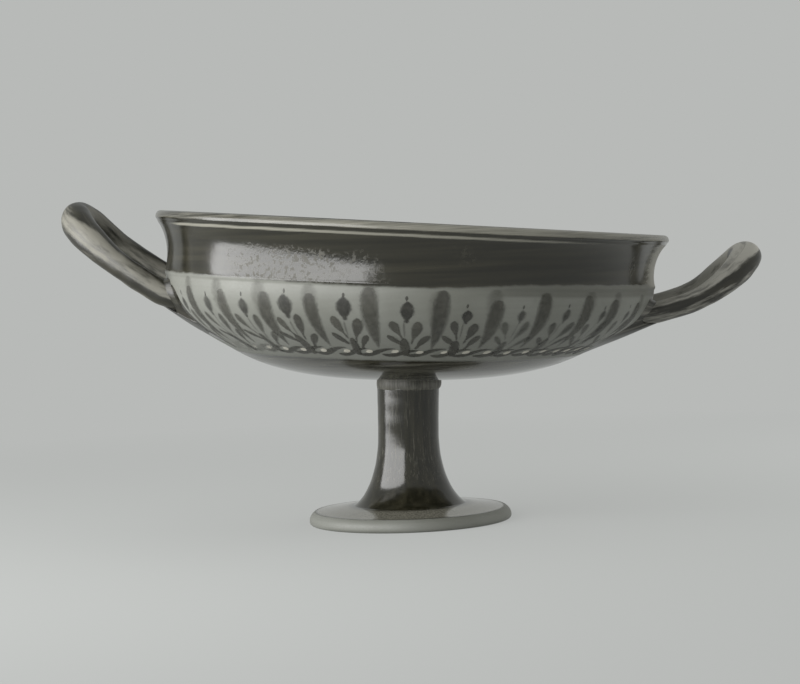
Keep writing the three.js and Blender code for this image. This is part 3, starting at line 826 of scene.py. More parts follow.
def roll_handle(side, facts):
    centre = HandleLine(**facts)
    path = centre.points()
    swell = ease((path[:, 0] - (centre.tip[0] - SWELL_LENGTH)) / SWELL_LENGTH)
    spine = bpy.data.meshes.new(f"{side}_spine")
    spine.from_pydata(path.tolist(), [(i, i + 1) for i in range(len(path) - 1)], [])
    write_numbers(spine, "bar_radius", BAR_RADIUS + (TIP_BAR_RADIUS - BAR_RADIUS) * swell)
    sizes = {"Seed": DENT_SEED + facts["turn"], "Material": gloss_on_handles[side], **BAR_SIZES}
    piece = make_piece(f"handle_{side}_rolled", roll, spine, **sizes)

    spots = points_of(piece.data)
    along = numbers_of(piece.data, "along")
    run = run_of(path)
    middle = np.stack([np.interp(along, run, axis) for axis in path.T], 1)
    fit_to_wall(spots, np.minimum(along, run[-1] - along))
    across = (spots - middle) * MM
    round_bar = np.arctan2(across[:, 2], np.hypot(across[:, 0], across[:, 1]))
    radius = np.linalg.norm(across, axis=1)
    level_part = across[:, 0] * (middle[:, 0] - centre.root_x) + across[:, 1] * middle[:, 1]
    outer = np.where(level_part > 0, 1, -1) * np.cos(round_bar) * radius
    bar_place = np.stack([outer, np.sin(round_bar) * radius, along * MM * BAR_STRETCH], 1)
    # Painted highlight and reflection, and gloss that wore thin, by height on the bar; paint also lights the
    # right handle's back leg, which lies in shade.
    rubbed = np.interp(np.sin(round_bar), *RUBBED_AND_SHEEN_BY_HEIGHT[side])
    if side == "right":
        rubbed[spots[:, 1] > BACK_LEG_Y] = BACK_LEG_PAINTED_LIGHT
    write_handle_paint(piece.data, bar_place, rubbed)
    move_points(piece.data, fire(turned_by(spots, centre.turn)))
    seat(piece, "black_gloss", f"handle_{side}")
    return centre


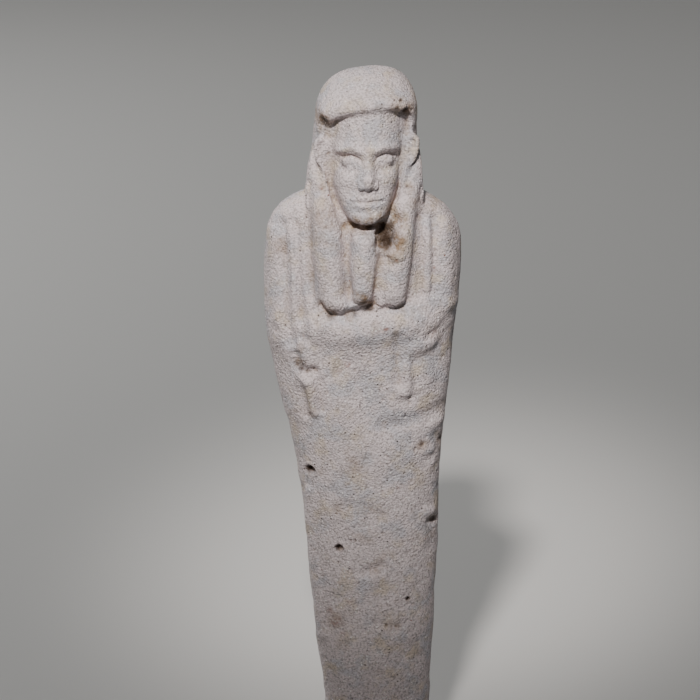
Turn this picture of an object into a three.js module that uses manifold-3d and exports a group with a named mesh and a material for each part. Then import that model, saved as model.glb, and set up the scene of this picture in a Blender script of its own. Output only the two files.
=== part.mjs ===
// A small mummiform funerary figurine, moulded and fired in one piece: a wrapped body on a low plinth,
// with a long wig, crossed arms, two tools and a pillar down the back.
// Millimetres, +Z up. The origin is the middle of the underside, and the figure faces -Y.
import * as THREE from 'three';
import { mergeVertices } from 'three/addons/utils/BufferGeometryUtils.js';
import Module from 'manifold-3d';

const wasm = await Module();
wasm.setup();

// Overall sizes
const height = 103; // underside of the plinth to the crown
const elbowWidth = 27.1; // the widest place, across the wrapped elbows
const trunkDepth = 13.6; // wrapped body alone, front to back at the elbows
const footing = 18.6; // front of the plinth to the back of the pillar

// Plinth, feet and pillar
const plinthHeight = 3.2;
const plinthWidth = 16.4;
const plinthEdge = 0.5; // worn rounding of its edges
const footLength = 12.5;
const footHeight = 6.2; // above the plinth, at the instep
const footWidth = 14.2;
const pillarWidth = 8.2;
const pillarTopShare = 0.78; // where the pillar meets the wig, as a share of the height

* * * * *

What is needed -
The entries above must be returned exactly.

Response to the exercise -
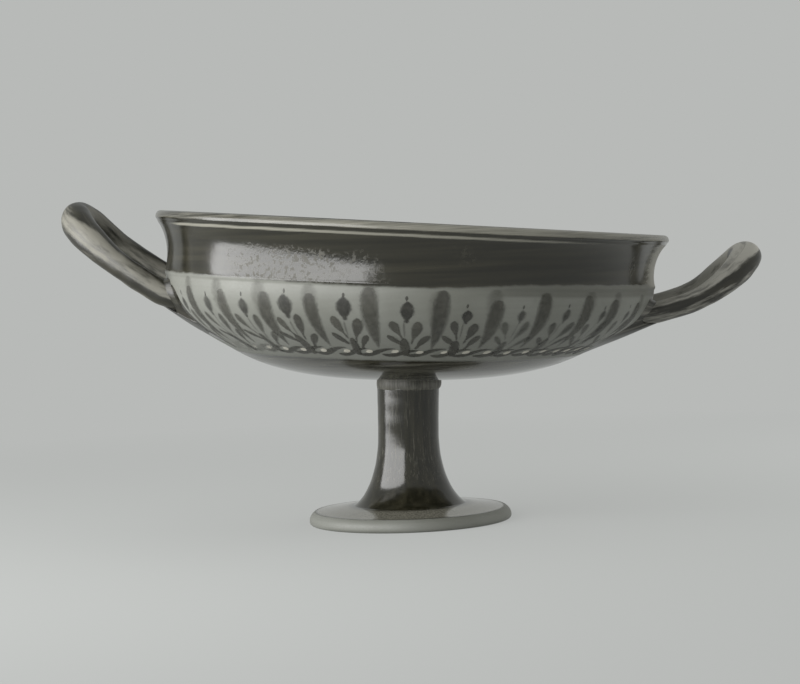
Keep writing the three.js and Blender code for this image. This is part 3, starting at line 826 of scene.py. More parts follow.
def roll_handle(side, facts):
    centre = HandleLine(**facts)
    path = centre.points()
    swell = ease((path[:, 0] - (centre.tip[0] - SWELL_LENGTH)) / SWELL_LENGTH)
    spine = bpy.data.meshes.new(f"{side}_spine")
    spine.from_pydata(path.tolist(), [(i, i + 1) for i in range(len(path) - 1)], [])
    write_numbers(spine, "bar_radius", BAR_RADIUS + (TIP_BAR_RADIUS - BAR_RADIUS) * swell)
    sizes = {"Seed": DENT_SEED + facts["turn"], "Material": gloss_on_handles[side], **BAR_SIZES}
    piece = make_piece(f"handle_{side}_rolled", roll, spine, **sizes)

    spots = points_of(piece.data)
    along = numbers_of(piece.data, "along")
    run = run_of(path)
    middle = np.stack([np.interp(along, run, axis) for axis in path.T], 1)
    fit_to_wall(spots, np.minimum(along, run[-1] - along))
    across = (spots - middle) * MM
    round_bar = np.arctan2(across[:, 2], np.hypot(across[:, 0], across[:, 1]))
    radius = np.linalg.norm(across, axis=1)
    level_part = across[:, 0] * (middle[:, 0] - centre.root_x) + across[:, 1] * middle[:, 1]
    outer = np.where(level_part > 0, 1, -1) * np.cos(round_bar) * radius
    bar_place = np.stack([outer, np.sin(round_bar) * radius, along * MM * BAR_STRETCH], 1)
    # Painted highlight and reflection, and gloss that wore thin, by height on the bar; paint also lights the
    # right handle's back leg, which lies in shade.
    rubbed = np.interp(np.sin(round_bar), *RUBBED_AND_SHEEN_BY_HEIGHT[side])
    if side == "right":
        rubbed[spots[:, 1] > BACK_LEG_Y] = BACK_LEG_PAINTED_LIGHT
    write_handle_paint(piece.data, bar_place, rubbed)
    move_points(piece.data, fire(turned_by(spots, centre.turn)))
    seat(piece, "black_gloss", f"handle_{side}")
    return centre


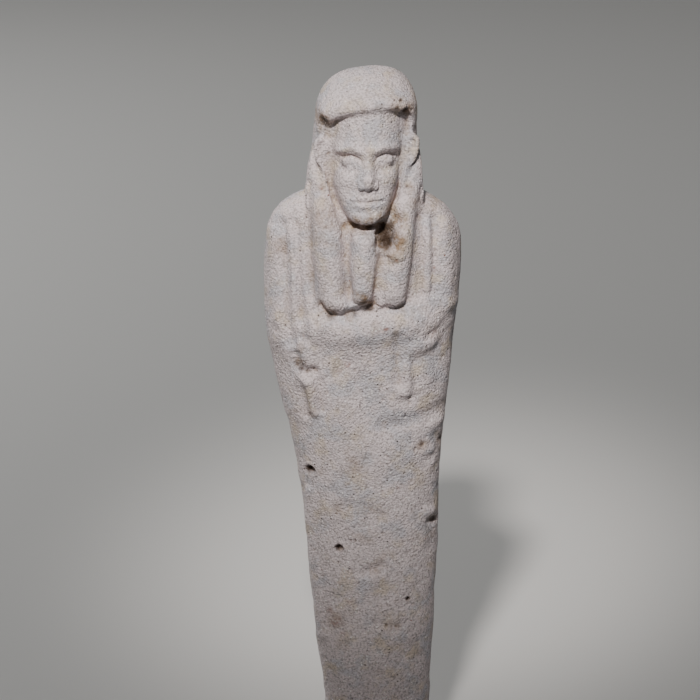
Turn this picture of an object into a three.js module that uses manifold-3d and exports a group with a named mesh and a material for each part. Then import that model, saved as model.glb, and set up the scene of this picture in a Blender script of its own. Output only the two files.
=== part.mjs ===
// A small mummiform funerary figurine, moulded and fired in one piece: a wrapped body on a low plinth,
// with a long wig, crossed arms, two tools and a pillar down the back.
// Millimetres, +Z up. The origin is the middle of the underside, and the figure faces -Y.
import * as THREE from 'three';
import { mergeVertices } from 'three/addons/utils/BufferGeometryUtils.js';
import Module from 'manifold-3d';

const wasm = await Module();
wasm.setup();

// Overall sizes
const height = 103; // underside of the plinth to the crown
const elbowWidth = 27.1; // the widest place, across the wrapped elbows
const trunkDepth = 13.6; // wrapped body alone, front to back at the elbows
const footing = 18.6; // front of the plinth to the back of the pillar

// Plinth, feet and pillar
const plinthHeight = 3.2;
const plinthWidth = 16.4;
const plinthEdge = 0.5; // worn rounding of its edges
const footLength = 12.5;
const footHeight = 6.2; // above the plinth, at the instep
const footWidth = 14.2;
const pillarWidth = 8.2;
const pillarTopShare = 0.78; // where the pillar meets the wig, as a share of the height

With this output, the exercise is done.